Not everyone liking expanded patios and sidewalk lanes on 17th Avenue S.W.
City moved quickly to expand space for restaurants, adjust roads for pedestrians
Calgary has moved quickly to expand restaurant space by easing the patio application process during the pandemic.
During the first stage of Alberta's reopening plan, restaurants can offer dine-in services. But those establishments must limit patrons to 50 per cent of their building's capacity. So, to give those struggling businesses extra seating, patios are now allowed to spill out onto the sidewalk.
The move has been popular with restaurants — in a matter of days, 45 patios have been approved by the city, although only a handful are operational.
So far, the expanded patios are getting mixed reviews.
Beltline resident Ryan Massel said he was shocked when he walked around the corner, headed for a food pickup on 17th Avenue S.W. The patio stretched over several storefronts — and it was difficult to comfortably walk between a lane of traffic, other pedestrians and those sitting down for a bite at Trolley 5.
"Seventeenth is a very busy place. I think we need to consider possible road closure of those areas on 17th that pedestrian traffic is quite heavy in order to keep these restaurants open and people safe," he said. "I mean, one simple pylon is not going to protect me from a moving vehicle."
Massel tweeted about his pedestrian experience and has since seen criticism and support for speaking his mind.
Some came in support of his concerns saying they, too, felt uncomfortable walking on the road, while others said he was needlessly nitpicking, or speaking out of turn.
Trolley 5 owner Ernie Tsu said if people have issues with the pedestrian experience, they need to take it up with the City of Calgary. Being one of the first patios to open, he knew they might catch some flak because, visually, it's a new thing to see after the lengthy lockdown.
"For myself and any of the other restaurants that are going through this process, it's a tough process," Tsu said. "It's not easy."
Tsu says the restaurant worked with the City of Calgary, the fire department and the provincial health authority. Their tables are more than six feet (two metres) apart and laid out in a way that spaces them from the pedestrian walk, along with ensuring his patrons don't wander around within the patio and come too close to other patrons.
Mayor says roads department is working hard
Mayor Naheed Nenshi said Thursday during the city's pandemic update that more changes are coming to 17th Avenue.
"I literally just received a 16-page document about the adaptive roads at 17th Avenue, which did include signs for speed restrictions," Nenshi said. "Our colleagues in roads are working very hard on making sure that we figure out how to manage this new reality."
He said solving a health emergency by creating another one, with increases in traffic incidents, would not be smart. So he's hopeful the city can keep these adaptive sidewalks and patios safe for all.
On Friday, Stephen Avenue Walk will also turn into a patio-way.
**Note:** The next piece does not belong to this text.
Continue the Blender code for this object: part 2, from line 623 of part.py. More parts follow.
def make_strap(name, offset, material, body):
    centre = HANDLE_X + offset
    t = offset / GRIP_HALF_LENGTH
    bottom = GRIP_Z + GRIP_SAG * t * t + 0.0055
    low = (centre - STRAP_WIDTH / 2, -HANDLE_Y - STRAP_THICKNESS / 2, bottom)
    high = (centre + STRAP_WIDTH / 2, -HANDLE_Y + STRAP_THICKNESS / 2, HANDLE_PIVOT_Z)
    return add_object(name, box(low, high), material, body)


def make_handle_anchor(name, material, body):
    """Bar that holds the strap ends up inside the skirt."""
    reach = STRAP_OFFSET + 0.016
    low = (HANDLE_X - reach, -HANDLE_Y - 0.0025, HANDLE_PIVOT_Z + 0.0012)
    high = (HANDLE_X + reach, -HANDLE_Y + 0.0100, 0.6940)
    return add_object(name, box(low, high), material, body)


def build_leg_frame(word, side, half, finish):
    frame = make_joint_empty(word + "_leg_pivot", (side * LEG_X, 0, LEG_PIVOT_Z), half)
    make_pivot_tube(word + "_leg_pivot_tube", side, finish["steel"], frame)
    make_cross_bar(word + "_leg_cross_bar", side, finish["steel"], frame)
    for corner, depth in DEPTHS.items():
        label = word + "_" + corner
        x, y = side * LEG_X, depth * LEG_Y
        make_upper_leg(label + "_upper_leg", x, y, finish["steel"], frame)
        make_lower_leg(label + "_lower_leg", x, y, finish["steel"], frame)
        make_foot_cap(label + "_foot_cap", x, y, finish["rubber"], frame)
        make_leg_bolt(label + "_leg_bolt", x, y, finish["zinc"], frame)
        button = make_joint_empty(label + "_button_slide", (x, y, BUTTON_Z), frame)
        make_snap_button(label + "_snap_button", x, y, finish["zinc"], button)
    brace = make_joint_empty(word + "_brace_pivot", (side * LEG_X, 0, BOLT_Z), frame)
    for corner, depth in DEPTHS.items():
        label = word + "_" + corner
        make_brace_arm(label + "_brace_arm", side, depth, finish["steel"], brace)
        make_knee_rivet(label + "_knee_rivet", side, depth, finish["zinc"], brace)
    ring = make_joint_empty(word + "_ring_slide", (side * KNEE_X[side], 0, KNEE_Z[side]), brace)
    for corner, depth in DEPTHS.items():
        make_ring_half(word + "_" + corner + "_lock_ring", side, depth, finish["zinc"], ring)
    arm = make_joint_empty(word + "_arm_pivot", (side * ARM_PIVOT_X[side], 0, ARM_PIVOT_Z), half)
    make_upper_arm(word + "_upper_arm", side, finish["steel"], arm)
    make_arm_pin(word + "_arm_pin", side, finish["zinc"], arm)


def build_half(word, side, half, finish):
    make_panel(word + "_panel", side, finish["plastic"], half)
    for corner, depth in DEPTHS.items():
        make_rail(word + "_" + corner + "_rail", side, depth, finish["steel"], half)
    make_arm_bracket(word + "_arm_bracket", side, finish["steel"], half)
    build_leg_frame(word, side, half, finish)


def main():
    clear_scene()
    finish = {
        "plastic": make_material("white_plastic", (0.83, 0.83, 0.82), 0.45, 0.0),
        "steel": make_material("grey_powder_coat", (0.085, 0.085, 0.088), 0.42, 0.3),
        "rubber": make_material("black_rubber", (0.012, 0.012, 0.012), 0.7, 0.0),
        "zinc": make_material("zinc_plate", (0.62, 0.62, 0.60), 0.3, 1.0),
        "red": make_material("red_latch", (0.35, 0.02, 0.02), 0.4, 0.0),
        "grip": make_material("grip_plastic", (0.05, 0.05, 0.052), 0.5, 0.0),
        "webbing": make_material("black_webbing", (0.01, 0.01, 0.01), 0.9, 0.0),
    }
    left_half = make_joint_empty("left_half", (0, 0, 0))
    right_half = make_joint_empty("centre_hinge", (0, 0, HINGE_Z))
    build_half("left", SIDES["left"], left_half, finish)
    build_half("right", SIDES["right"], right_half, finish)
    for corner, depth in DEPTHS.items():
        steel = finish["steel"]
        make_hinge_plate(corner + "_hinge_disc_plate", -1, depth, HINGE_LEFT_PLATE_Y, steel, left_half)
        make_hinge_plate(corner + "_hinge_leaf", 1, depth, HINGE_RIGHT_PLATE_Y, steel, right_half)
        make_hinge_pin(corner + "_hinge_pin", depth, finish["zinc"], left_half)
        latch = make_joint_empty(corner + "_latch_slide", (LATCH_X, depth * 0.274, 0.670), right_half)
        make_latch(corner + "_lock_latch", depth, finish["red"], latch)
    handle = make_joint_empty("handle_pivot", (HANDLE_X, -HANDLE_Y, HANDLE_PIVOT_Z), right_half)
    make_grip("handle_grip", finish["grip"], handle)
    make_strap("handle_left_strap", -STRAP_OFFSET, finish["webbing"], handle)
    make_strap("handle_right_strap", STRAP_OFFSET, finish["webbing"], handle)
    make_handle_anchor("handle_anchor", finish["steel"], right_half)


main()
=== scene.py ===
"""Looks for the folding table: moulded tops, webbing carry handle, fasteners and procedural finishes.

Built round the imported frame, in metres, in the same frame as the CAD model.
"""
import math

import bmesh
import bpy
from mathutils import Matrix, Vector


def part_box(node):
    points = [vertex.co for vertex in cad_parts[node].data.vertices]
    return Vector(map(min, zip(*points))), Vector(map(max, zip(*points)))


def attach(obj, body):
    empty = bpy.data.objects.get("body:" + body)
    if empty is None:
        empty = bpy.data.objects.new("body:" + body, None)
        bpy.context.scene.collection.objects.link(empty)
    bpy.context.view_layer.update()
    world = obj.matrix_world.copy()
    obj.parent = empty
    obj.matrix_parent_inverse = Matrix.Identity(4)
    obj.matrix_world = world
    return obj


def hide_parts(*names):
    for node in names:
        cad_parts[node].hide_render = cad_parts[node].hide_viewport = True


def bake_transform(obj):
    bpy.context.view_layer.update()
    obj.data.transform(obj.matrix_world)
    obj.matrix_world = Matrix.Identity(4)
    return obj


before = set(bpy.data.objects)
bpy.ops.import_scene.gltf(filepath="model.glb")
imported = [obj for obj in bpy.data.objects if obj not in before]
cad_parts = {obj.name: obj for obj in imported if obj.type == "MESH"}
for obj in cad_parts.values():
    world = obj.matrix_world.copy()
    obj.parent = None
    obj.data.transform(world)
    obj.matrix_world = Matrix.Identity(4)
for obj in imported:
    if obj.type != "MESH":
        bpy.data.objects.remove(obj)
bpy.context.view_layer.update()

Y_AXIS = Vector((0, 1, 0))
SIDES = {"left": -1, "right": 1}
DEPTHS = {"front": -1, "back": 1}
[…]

Daily, after delivery vehicles finish their rounds, the road will close at 11 a.m. to all vehicle traffic so that pedestrians and patios can take over the road.
But Nenshi said that's not an invitation for people to wander down and treat the area like an attraction.
He wants visitors to call ahead and make sure there's space for them at restaurants, and only to visit to support businesses.
Coun. Evan Woolley, whose ward includes much of the Beltline, told CBC News his office is open, and he's there to help with any concerns in his ward.
With the lane closures on 17th Avenue, Woolley said things weren't perfect at first. The city is moving fast to give businesses opportunities. And it's not possible to close entire lanes easily — because some storefronts might want or need their parking.
"We can't have these things snaking on and off the street throughout. So what we're trying to do is get businesses to work together on a block-by-block basis," Woolley said. "To say, 'here's where my business is, I want to have the patio here, and here's where we can have a cluster of loading zones.'"
Then, there's accessibility. In a matter of days, Woolley said, the transportation department was able to fabricate more than 100 ramps to help keep the transition between road and sidewalk smooth and accessible.
"We want to do this safely but we are also working with significant financial pressures," Woolley said. "This needs to be fast and simple, safe and cheap. We are figuring this out on the fly, our roads folks have been doing an incredible job of being nimble."